According to the New York Post, Justin Pickett, a University of Albany criminology professor, co-authored a research paper with Stewart in 2011 seeking to determine whether or not whites were demanding longer sentences for minorities. Pickett was the first to sound the alarm on Stewart’s unethical research practices.

The Post’s report claims Pickett expressed the study’s conclusions pointed to a lack of evidence to support their hypothesis, but the final paper was published with “altered” data, indicating a correlation where there was none. Pickett noted that the sample size grew from 500 actual respondents to 1,184 in the final paper.

Stewart is one of many “researchers” who propagated the claim that systemic racism not only exists within U.S. institutions, more predominantly in criminal justice, but that it has caused decades of social and economic oppression of minorities.

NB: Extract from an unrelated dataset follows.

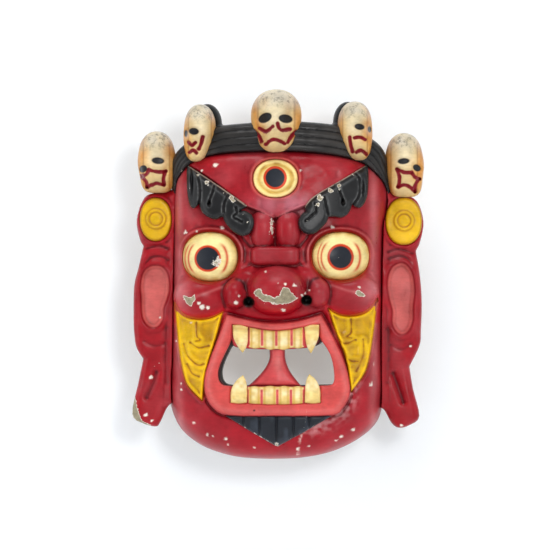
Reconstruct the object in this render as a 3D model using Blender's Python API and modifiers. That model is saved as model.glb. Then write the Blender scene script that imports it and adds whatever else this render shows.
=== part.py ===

His work was cited over 8,500 times by other researchers, according to Google Scholar.

The American Society of Criminology, where Stewart was a vice president and fellow, honored him as one of four highly distinguished criminologists in 2017.

In a study from 2015, Stewart claimed that “Latino population growth and perceived Latino criminal and economic threat significantly predict punitive Latino sentiment.” In a 2018 study by Stewart, which has also been retracted, he claims that white people perceive minorities as “criminal threats,” and this belief could lead to “state-sponsored social control.”

FSU Provost James J. Clark, who authored Stewart’s letter of termination, stated that “The damage to the standing of the University and, in particular, the College of Criminology and Criminal Justice and its faculty approaches the catastrophic and may be unalterable.”

“Because of your actions,” Clark continued, “decades of research that were once thought to be at the forefront of the Criminology discipline, have been shown to contain numerous erroneous and false narratives.”

Clark told Stewart that his falsification of evidence has put other FSU professors’ reputations “in jeopardy” and said that “Graduate students have expressed their concerns with being connected to the situation by simply being in the same College as you.”

Because of the socially acceptable conclusions his work drew, Stewart has been granted over $3.5 million from private and tax-payer-funded entities, “such as the National Science Foundation which is part of the federal government, and the National Institute of Justice, which is operated by the Justice Department and Florida’s Department of Juvenile Justice,” according to the Post Millennial.

The Post Millennial also found that “An arm of the National Institute of Health, The National Institute of Mental Health, funneled $3.2 million into research on how African Americans transition into adulthood, the research which Stewart supervised from 2007-2012 as co-principal investigator.”

Stewart also served on FSU’s diversity, promotion, and tenure committees, as well as the FSU Academic Honor Policy Hearing Committee, “where he presided over decisions regarding students accused of academic dishonesty and cheating,” the outlet states.